Task to carry out>
Write out the material below again, unchanged.
---------- Data section
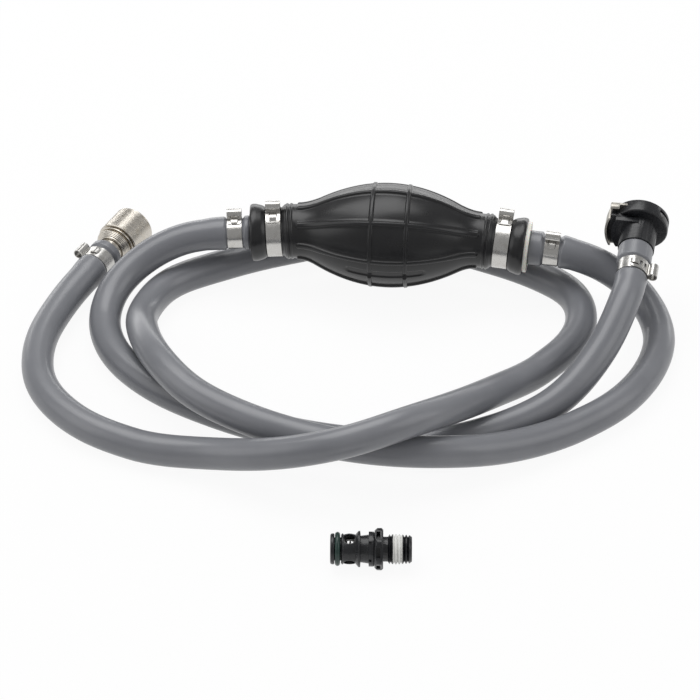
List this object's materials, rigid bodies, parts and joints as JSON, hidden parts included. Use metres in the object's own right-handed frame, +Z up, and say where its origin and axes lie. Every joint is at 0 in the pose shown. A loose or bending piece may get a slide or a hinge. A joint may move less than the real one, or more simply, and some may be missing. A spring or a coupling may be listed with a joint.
{
  "type": "siphon bulb pump",
  "caption": "Hand primer bulb with check valves in a grey fuel hose, with a knurled quick coupling, a black latch coupler and its loose threaded tank fitting.",
  "frame": {"origin": "on the floor, under the middle of the bulb", "axes": "+X along the bulb in the direction of flow, from the tank side to the engine side; +Z up"},
  "size_m": [0.3081, 0.2458, 0.0564],
  "materials": {
    "black_rubber": "matte, slightly waxy moulded rubber",
    "grey_hose": "satin bluish grey fuel hose",
    "white_nylon": "natural nylon, slightly translucent",
    "valve_rubber": "fuel-proof rubber",
    "spring_steel": "drawn stainless wire",
    "clamp_steel": "bright pressed stainless strip",
    "nickel": "nickel plate on brass",
    "bearing_steel": "polished",
    "brass": "turned",
    "seal_rubber": "oiled",
    "black_nylon": "satin moulded glass-filled nylon",
    "green_seal": "dark green fuel-proof rubber",
    "white_sealant": "baked-on thread sealant",
    "acetal": "natural acetal"
  },
  "bodies": {
    "fuel_line": {"bulb": "black_rubber", "tank_hose": "grey_hose", "engine_hose": "grey_hose", "outlet_valve_body": "white_nylon", "outlet_valve_seat": "white_nylon", "inlet_valve_spring": "spring_steel", "outlet_valve_spring": "spring_steel", "engine_sleeve_spring": "spring_steel", "engine_valve_spring": "spring_steel", "latch_spring": "spring_steel", "tank_valve_spring": "spring_steel", "bulb_clamp_inlet": "clamp_steel", "bulb_clamp_outlet": "clamp_steel", "hose_clamp_inlet": "clamp_steel", "hose_clamp_outlet": "clamp_steel", "hose_clamp_tank": "clamp_steel", "hose_clamp_engine": "clamp_steel", "engine_coupling_body": "nickel", "engine_lock_balls": "bearing_steel", "engine_snap_ring": "bearing_steel", "engine_socket_seal": "seal_rubber", "tank_socket_seal": "seal_rubber", "inlet_valve_body": "black_nylon", "inlet_valve_cage": "black_nylon", "tank_coupler_body": "black_nylon"},
    "inlet_disc": {"inlet_valve_disc": "valve_rubber"},
    "outlet_disc": {"outlet_valve_disc": "valve_rubber"},
    "engine_sleeve": {"engine_sleeve": "nickel"},
    "engine_poppet": {"engine_valve_poppet": "brass"},
    "latch": {"latch_plate": "clamp_steel", "latch_button": "black_nylon"},
    "tank_pin": {"tank_valve_pin": "brass"},
    "tank_fitting": {"tank_fitting_body": "black_nylon", "fitting_seal_ring": "green_seal", "fitting_thread_sealant": "white_sealant", "fitting_spring": "spring_steel"},
    "fitting_poppet": {"fitting_poppet": "acetal"}
  },
  "joints": [
    {"name": "inlet_disc_lift", "type": "slide", "parent": "fuel_line", "child": "inlet_disc", "axis": [0.9957, 0.0696, 0.061], "range_m": [0, 0.0022], "stiffness_N_per_m": 30, "springref_m": -0.003, "deforming": ["inlet_valve_spring"]},
    {"name": "outlet_disc_lift", "type": "slide", "parent": "fuel_line", "child": "outlet_disc", "axis": [0.9957, -0.0696, -0.061], "range_m": [0, 0.0022], "stiffness_N_per_m": 30, "springref_m": -0.003, "deforming": ["outlet_valve_spring"]},
    {"name": "sleeve_pull_back", "type": "slide", "parent": "fuel_line", "child": "engine_sleeve", "axis": [-0.4258, -0.9048, 0], "range_m": [0, 0.003], "stiffness_N_per_m": 2500, "springref_m": -0.002, "deforming": ["engine_sleeve_spring"]},
    {"name": "engine_valve_open", "type": "slide", "parent": "fuel_line", "child": "engine_poppet", "axis": [-0.4258, -0.9048, 0], "range_m": [0, 0.0024], "stiffness_N_per_m": 800, "springref_m": -0.002, "deforming": ["engine_valve_spring"]},
    {"name": "latch_press", "type": "slide", "parent": "fuel_line", "child": "latch", "axis": [0.997, -0.0775, 0], "range_m": [0, 0.002], "stiffness_N_per_m": 2000, "springref_m": -0.002, "deforming": ["latch_spring"]},
    {"name": "tank_valve_open", "type": "slide", "parent": "fuel_line", "child": "tank_pin", "axis": [-0.0768, -0.9876, -0.1372], "range_m": [0, 0.0022], "stiffness_N_per_m": 800, "springref_m": -0.002, "deforming": ["tank_valve_spring"]},
    {"name": "tank_fitting_lift", "type": "slide", "parent": "fuel_line", "child": "tank_fitting", "axis": [0, 0, 1], "range_m": [0, 0.06]},
    {"name": "fitting_valve_open", "type": "slide", "parent": "tank_fitting", "child": "fitting_poppet", "axis": [0.9973, 0.0732, 0], "range_m": [0, 0.002], "stiffness_N_per_m": 600, "springref_m": -0.002, "deforming": ["fitting_spring"]}
  ]
}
--------------------
The solution>
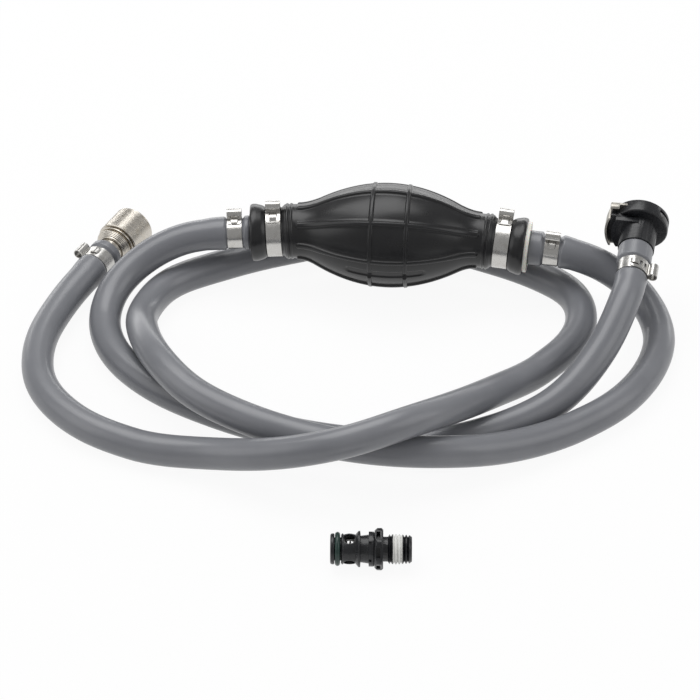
List this object's materials, rigid bodies, parts and joints as JSON, hidden parts included. Use metres in the object's own right-handed frame, +Z up, and say where its origin and axes lie. Every joint is at 0 in the pose shown. A loose or bending piece may get a slide or a hinge. A joint may move less than the real one, or more simply, and some may be missing. A spring or a coupling may be listed with a joint.
{
  "type": "siphon bulb pump",
  "caption": "Hand primer bulb with check valves in a grey fuel hose, with a knurled quick coupling, a black latch coupler and its loose threaded tank fitting.",
  "frame": {"origin": "on the floor, under the middle of the bulb", "axes": "+X along the bulb in the direction of flow, from the tank side to the engine side; +Z up"},
  "size_m": [0.3081, 0.2458, 0.0564],
  "materials": {
    "black_rubber": "matte, slightly waxy moulded rubber",
    "grey_hose": "satin bluish grey fuel hose",
    "white_nylon": "natural nylon, slightly translucent",
    "valve_rubber": "fuel-proof rubber",
    "spring_steel": "drawn stainless wire",
    "clamp_steel": "bright pressed stainless strip",
    "nickel": "nickel plate on brass",
    "bearing_steel": "polished",
    "brass": "turned",
    "seal_rubber": "oiled",
    "black_nylon": "satin moulded glass-filled nylon",
    "green_seal": "dark green fuel-proof rubber",
    "white_sealant": "baked-on thread sealant",
    "acetal": "natural acetal"
  },
  "bodies": {
    "fuel_line": {"bulb": "black_rubber", "tank_hose": "grey_hose", "engine_hose": "grey_hose", "outlet_valve_body": "white_nylon", "outlet_valve_seat": "white_nylon", "inlet_valve_spring": "spring_steel", "outlet_valve_spring": "spring_steel", "engine_sleeve_spring": "spring_steel", "engine_valve_spring": "spring_steel", "latch_spring": "spring_steel", "tank_valve_spring": "spring_steel", "bulb_clamp_inlet": "clamp_steel", "bulb_clamp_outlet": "clamp_steel", "hose_clamp_inlet": "clamp_steel", "hose_clamp_outlet": "clamp_steel", "hose_clamp_tank": "clamp_steel", "hose_clamp_engine": "clamp_steel", "engine_coupling_body": "nickel", "engine_lock_balls": "bearing_steel", "engine_snap_ring": "bearing_steel", "engine_socket_seal": "seal_rubber", "tank_socket_seal": "seal_rubber", "inlet_valve_body": "black_nylon", "inlet_valve_cage": "black_nylon", "tank_coupler_body": "black_nylon"},
    "inlet_disc": {"inlet_valve_disc": "valve_rubber"},
    "outlet_disc": {"outlet_valve_disc": "valve_rubber"},
    "engine_sleeve": {"engine_sleeve": "nickel"},
    "engine_poppet": {"engine_valve_poppet": "brass"},
    "latch": {"latch_plate": "clamp_steel", "latch_button": "black_nylon"},
    "tank_pin": {"tank_valve_pin": "brass"},
    "tank_fitting": {"tank_fitting_body": "black_nylon", "fitting_seal_ring": "green_seal", "fitting_thread_sealant": "white_sealant", "fitting_spring": "spring_steel"},
    "fitting_poppet": {"fitting_poppet": "acetal"}
  },
  "joints": [
    {"name": "inlet_disc_lift", "type": "slide", "parent": "fuel_line", "child": "inlet_disc", "axis": [0.9957, 0.0696, 0.061], "range_m": [0, 0.0022], "stiffness_N_per_m": 30, "springref_m": -0.003, "deforming": ["inlet_valve_spring"]},
    {"name": "outlet_disc_lift", "type": "slide", "parent": "fuel_line", "child": "outlet_disc", "axis": [0.9957, -0.0696, -0.061], "range_m": [0, 0.0022], "stiffness_N_per_m": 30, "springref_m": -0.003, "deforming": ["outlet_valve_spring"]},
    {"name": "sleeve_pull_back", "type": "slide", "parent": "fuel_line", "child": "engine_sleeve", "axis": [-0.4258, -0.9048, 0], "range_m": [0, 0.003], "stiffness_N_per_m": 2500, "springref_m": -0.002, "deforming": ["engine_sleeve_spring"]},
    {"name": "engine_valve_open", "type": "slide", "parent": "fuel_line", "child": "engine_poppet", "axis": [-0.4258, -0.9048, 0], "range_m": [0, 0.0024], "stiffness_N_per_m": 800, "springref_m": -0.002, "deforming": ["engine_valve_spring"]},
    {"name": "latch_press", "type": "slide", "parent": "fuel_line", "child": "latch", "axis": [0.997, -0.0775, 0], "range_m": [0, 0.002], "stiffness_N_per_m": 2000, "springref_m": -0.002, "deforming": ["latch_spring"]},
    {"name": "tank_valve_open", "type": "slide", "parent": "fuel_line", "child": "tank_pin", "axis": [-0.0768, -0.9876, -0.1372], "range_m": [0, 0.0022], "stiffness_N_per_m": 800, "springref_m": -0.002, "deforming": ["tank_valve_spring"]},
    {"name": "tank_fitting_lift", "type": "slide", "parent": "fuel_line", "child": "tank_fitting", "axis": [0, 0, 1], "range_m": [0, 0.06]},
    {"name": "fitting_valve_open", "type": "slide", "parent": "tank_fitting", "child": "fitting_poppet", "axis": [0.9973, 0.0732, 0], "range_m": [0, 0.002], "stiffness_N_per_m": 600, "springref_m": -0.002, "deforming": ["fitting_spring"]}
  ]
}